There is an interesting article in the Korean Times about the origins of Hangeul, the script in which Korean is written. Korean evolved from Classical Chinese, and in the early centuries it was written using Chinese characters. But, because written Chinese was so difficult to learn, Hangeul was invented during the 15th Century. However, like all innovations, it took a while to catch on and initially it wasn't used for serious texts. In fact, it wasn't until the final decade of the 19th Century that the use of Hangeul became widespread in Korea.

Monday, July 26, 2010

Major languages under threat?

Two recent news items have been published about locals fearing for the futures of their language as a result of the rapid spread of stronger languages. Indonesians are worried that the spread of English is having a negative affect on Bahasa Indonesia, according to The New York Times. Part of the problem is that new wealth is leading to an increase in middle-class families who send their children to private schools where lessons are taught in English, as opposed to the state schools where Indonesian is the main language and the quality of English teaching is poor. The reason for this is that the ability to speak English is something of a status symbol. Indonesia is a large country where many local languages and dialects are spoken, and the official language of Bahasa Indonesia is considered essential to maintain some sort of unity. The undermining of the official language is of great concern, therefore, to the government.

Meanwhile, the Montreal Gazette informs us that in Guangzhou, Cantonese is facing a threat from Mandarin. This comes after local officials proposed that Mandarin, called Putonghua locally, become more widespread because it is the country's main language and speakers of it often find Cantonese incomprehensible. Cantonese is unlikely to die out anytime soon, there being 70 million speakers around the world, and there are about seven millions, or 50 per cent of the population, who speak it in Guangzhou. However, this pales into insignificance when you consider that Putonghua is spoken by an estimated 900 million people. Some Cantonese speakers in Guangzhou claim that there is a deliberate attempt to suppress their language in favour of Putonghua, although this is naturally denied by government officials.

Saturday, July 24, 2010

Undecipherable language of Easter Island

Helium is a rather excellent web site where budding (and established) writers can self-publish articles on a variety of different subjects. Today the site has published an interesting article about Rongorongo, a glyph language believed to belong to the Rapa Nui people and that has remained largely undeciphered.

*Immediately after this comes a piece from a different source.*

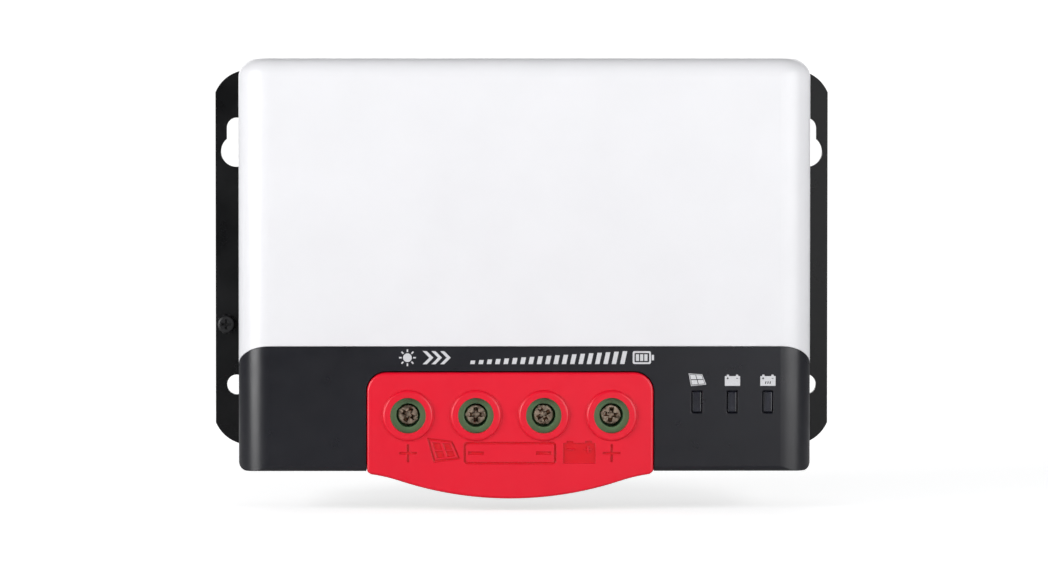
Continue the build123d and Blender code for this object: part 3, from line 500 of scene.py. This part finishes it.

Rongorongo is interesting because it is a language that appears to have no known origins, and is apparently unrelated to any other known language. It has been speculated that the language and script was invented on the island, based on the influence of the early Spanish explorers who landed on Easter Island in the 1770s (some 50 years after the Dutch became the first Europeans to discover it). This is supported by the evidence of the earliest known examples of Rongorongo, which are post-1680.

Today the islanders speak mostly Spanish and write in the Latin script, and Rongorongo is no longer spoken or written. The small amounts of the language that have been deciphered relate largely to calendars and rituals, while the strange semantics and the lack of knowledge as to what the glyphs represent have hindered researchers. In the 1950s Thomas Barthel made an inventory of the script, which consists of 120 main symbols and between 1200 and 2000 compound glyphs.

Although Rongorongo isn't officially designated as a language, as researchers manage to decipher more of the script it is getting closer to being recognised as such.

Dictionary reprinted 149 years later

Kannada is the language of Bangalore in India. In 1861 the Reverend Etienne Louis Charbonnaux compiled a dictionary for translating Latin into Kannada, called Dictionarium Latino-Canarense, building on an earlier Kannada-Latin dictionary (Dictionarium Canarense-Latinum) produced six years earlier by Jean-Marie Auguste Bouteloup. Now, 149 years after the Reverend Charbonnaux's dictionary was first produced (it currently resides in St. Mary's Basilica in Bangalore), it has been reprinted by Akhila Karnataka Catholic Christara Kannada Sangha, and will be released in August.

The report, in The Hindu (link updated, behind a paywall), says that the compilers of the dictionaries didn't have their names printed, but that the editorial board of the reprint managed to deduce who they were from church records. The dictionaries were produced at a time before local languages replaced Latin as the language of liturgy, and they are important for students of theology, language and history. Unfortunately, the reprints are not second editions, but rather reproductions of the originals, with their hard-to-read fonts and archaic language. It is possible that the lexicons, recently discovered in the archives of St. Mary's Basilica, the oldest church in Bangalore, may be updated in the future.

Tuesday, July 20, 2010

Going native

There is some good news concerning minority languages, as reported in Indian Country Today, which publishes articles relevant to the Indigenous people of the Americas. A group of Indian educators claim that native languages are alive and well, but they need Federal support in order to help them to flourish.

The international charity Cultural Survival recently reported that "unless dramatic action is taken now, more than 70 Native American languages will become extinct within the next 10 years". The group called for a White House initiative to revitalise native languages, with many Congress members finding their arguments compelling. However, whatever acts Congress may pass, the root of the problem remains finding sufficient funding for them to be implemented, with as much as $5 million possibly required to help schools provide the necessary resources. Small beer when compared to the money spent on far less important government initiatives.

Igbo to go?

The Nigerian newspaper Next reveals today that a UNESCO report has claimed that the Igbo language could die out in the next 50 years. Chukwuemeka Wogu, the Minister of Labour and Productivity, blamed Igbo parents for not talking to their children in their native tongue. A group called 'Ndi Igbo' is attempting to reverse the decline, and Mr Wogu has called upon speakers of other languages in Nigeria to emulate them in an attempt to prevent other native tongues from going extinct. If they fail, President Goodluck Jonathan may have to consider a name change.